(BRIEF)
List every line below containing "this".

(DATA LINES)
··········
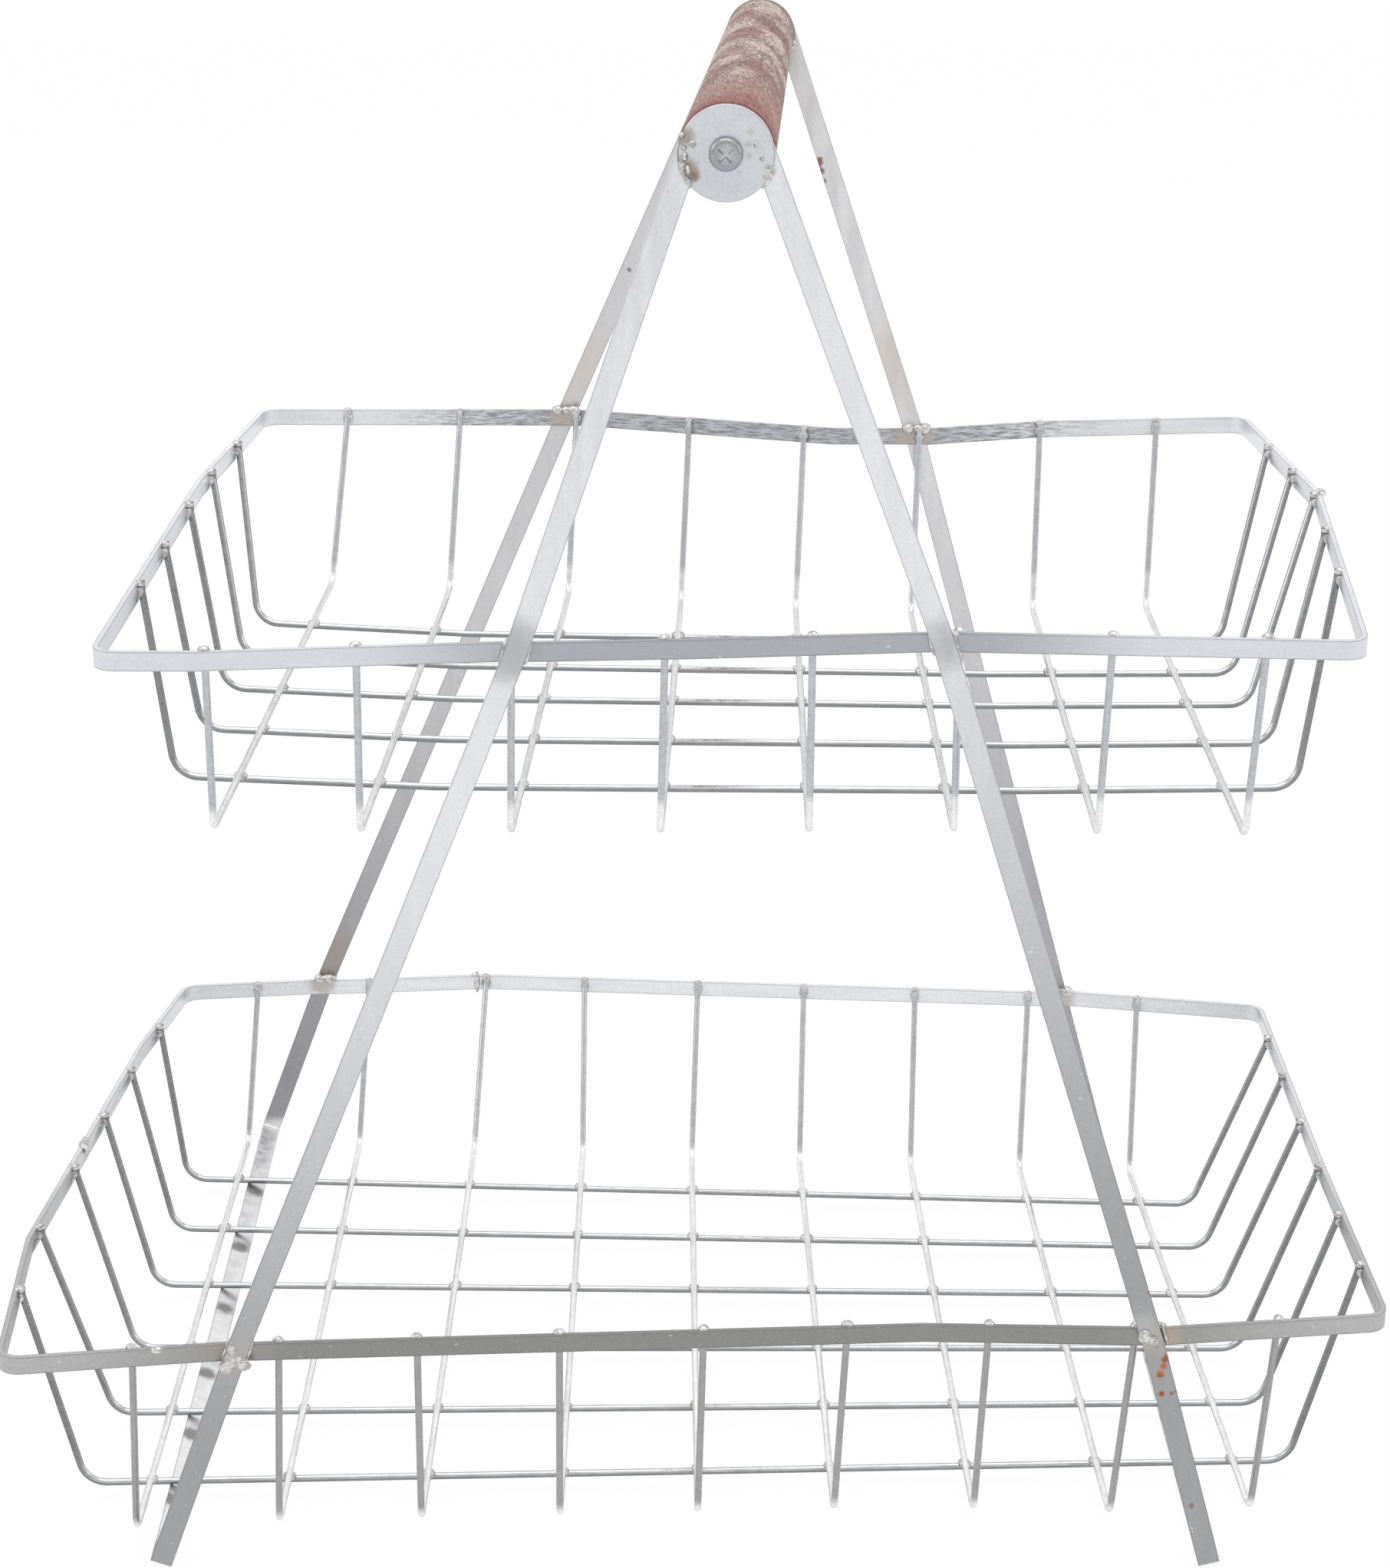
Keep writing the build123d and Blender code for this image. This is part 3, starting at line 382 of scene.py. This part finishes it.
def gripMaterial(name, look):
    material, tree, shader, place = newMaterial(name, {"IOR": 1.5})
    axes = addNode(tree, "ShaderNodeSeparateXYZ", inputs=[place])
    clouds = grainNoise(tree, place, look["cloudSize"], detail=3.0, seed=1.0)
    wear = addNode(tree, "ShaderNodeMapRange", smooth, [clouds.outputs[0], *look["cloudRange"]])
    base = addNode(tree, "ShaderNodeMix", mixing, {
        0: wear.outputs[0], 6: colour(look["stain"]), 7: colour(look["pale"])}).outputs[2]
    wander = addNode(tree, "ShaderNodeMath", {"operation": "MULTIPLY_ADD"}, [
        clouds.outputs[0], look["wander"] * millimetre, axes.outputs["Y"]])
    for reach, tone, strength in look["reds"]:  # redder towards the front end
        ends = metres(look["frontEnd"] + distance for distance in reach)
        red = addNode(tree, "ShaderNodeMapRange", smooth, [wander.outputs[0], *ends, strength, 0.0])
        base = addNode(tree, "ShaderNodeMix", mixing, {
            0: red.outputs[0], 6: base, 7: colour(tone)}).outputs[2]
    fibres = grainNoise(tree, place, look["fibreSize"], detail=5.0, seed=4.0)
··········
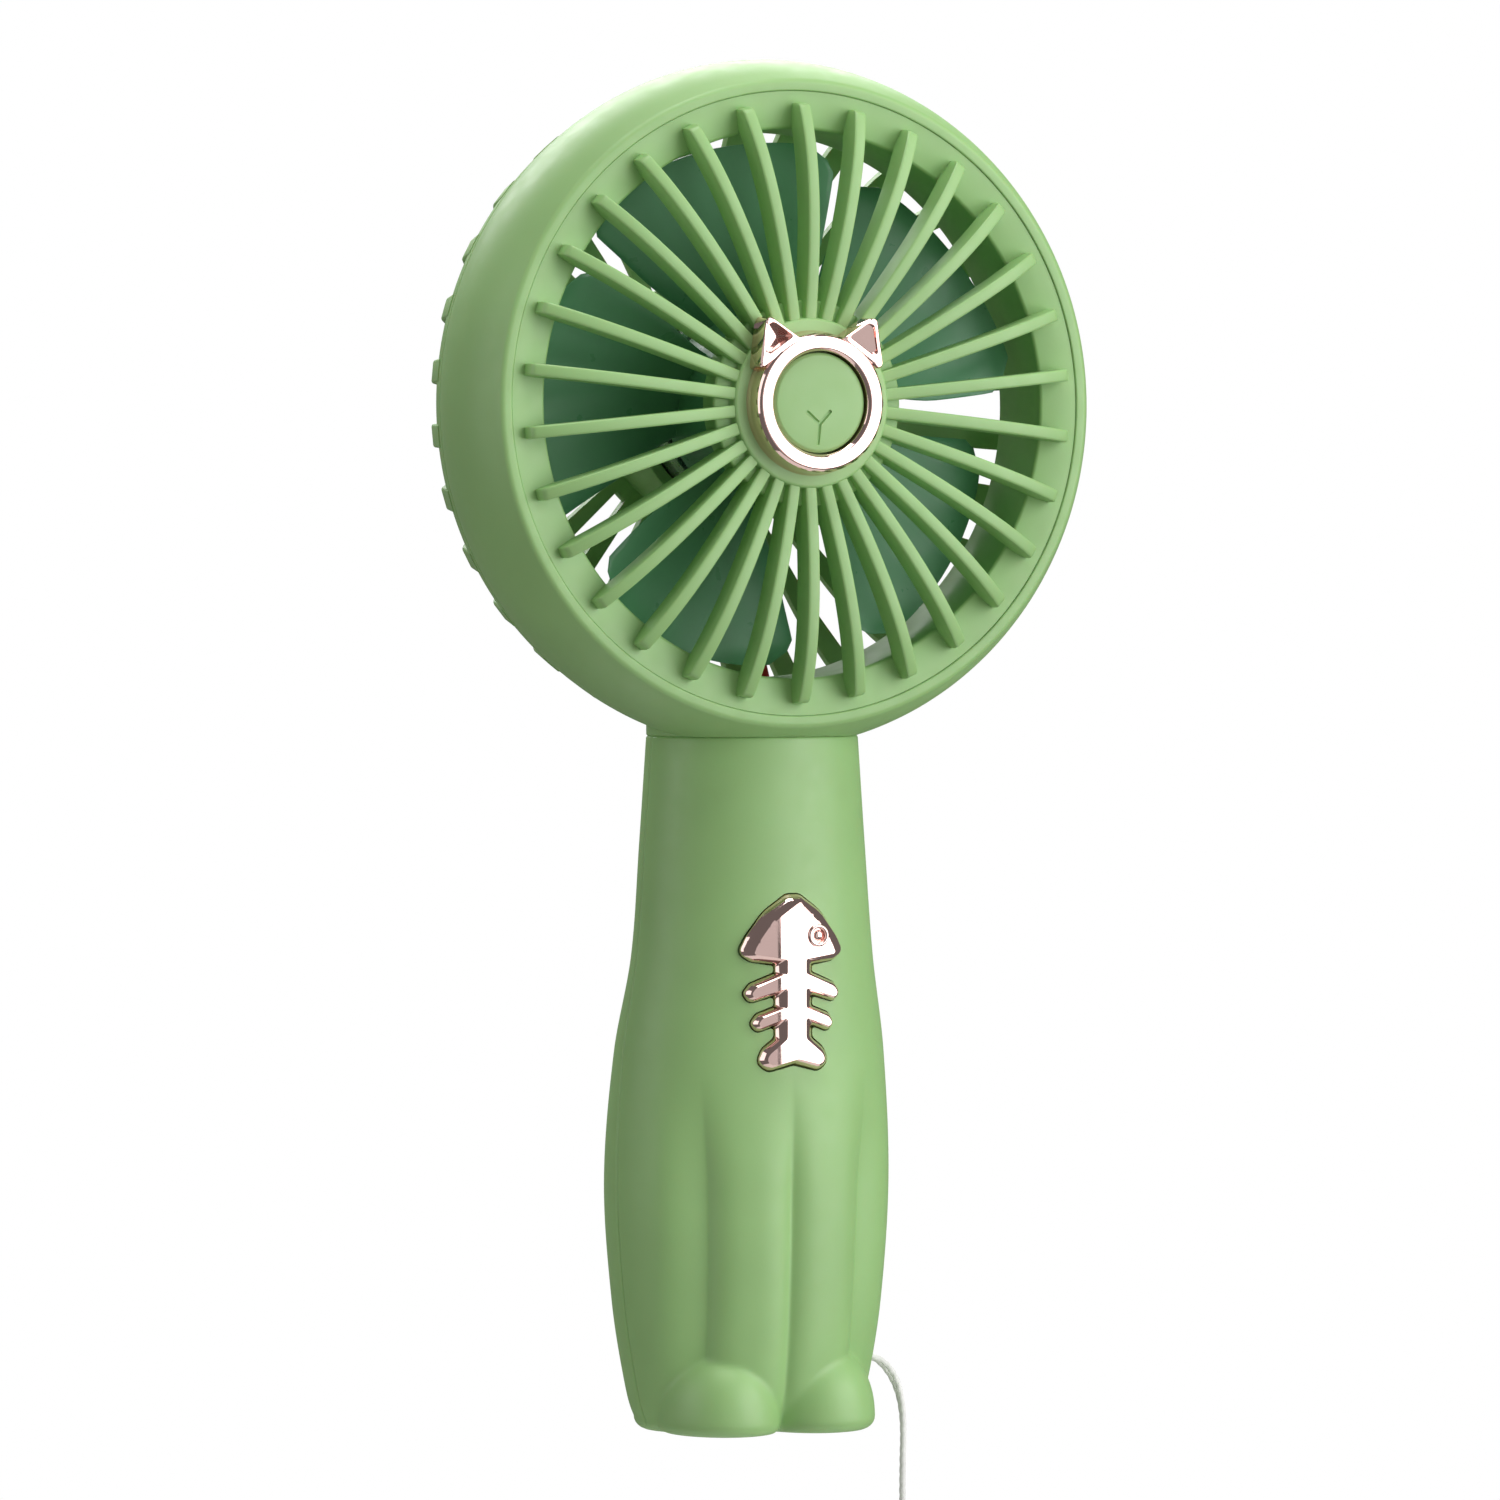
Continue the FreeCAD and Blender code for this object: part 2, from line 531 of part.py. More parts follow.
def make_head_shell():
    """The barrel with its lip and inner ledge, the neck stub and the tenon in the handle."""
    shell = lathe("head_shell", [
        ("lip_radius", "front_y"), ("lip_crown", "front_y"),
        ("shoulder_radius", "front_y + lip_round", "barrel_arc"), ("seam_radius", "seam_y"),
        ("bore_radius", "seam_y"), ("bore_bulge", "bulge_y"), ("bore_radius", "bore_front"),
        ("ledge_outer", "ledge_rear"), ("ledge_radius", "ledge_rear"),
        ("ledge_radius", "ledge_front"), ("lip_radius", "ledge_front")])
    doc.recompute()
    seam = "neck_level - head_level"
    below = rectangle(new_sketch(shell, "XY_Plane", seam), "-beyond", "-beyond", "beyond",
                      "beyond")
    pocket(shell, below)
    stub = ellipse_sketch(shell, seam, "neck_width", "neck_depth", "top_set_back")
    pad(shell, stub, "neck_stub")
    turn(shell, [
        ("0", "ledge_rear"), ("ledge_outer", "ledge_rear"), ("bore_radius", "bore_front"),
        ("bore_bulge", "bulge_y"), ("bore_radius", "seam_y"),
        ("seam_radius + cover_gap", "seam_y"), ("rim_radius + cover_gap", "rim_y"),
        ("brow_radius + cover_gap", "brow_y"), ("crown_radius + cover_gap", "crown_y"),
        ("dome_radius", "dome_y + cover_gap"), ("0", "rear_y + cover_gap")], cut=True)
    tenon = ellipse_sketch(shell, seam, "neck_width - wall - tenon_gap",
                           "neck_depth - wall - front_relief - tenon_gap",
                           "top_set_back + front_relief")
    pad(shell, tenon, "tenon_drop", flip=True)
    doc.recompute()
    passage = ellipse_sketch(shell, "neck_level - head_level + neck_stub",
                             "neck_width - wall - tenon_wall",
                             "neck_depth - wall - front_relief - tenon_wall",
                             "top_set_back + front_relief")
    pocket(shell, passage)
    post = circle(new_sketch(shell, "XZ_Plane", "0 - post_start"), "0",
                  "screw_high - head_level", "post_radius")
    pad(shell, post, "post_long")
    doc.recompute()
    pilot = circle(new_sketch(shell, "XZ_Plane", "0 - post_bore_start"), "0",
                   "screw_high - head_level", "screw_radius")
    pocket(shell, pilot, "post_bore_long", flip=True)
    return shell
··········
(OUTPUT OF THE EXERCISE)
Keep writing the build123d and Blender code for this image. This is part 3, starting at line 382 of scene.py. This part finishes it.
Continue the FreeCAD and Blender code for this object: part 2, from line 531 of part.py. More parts follow.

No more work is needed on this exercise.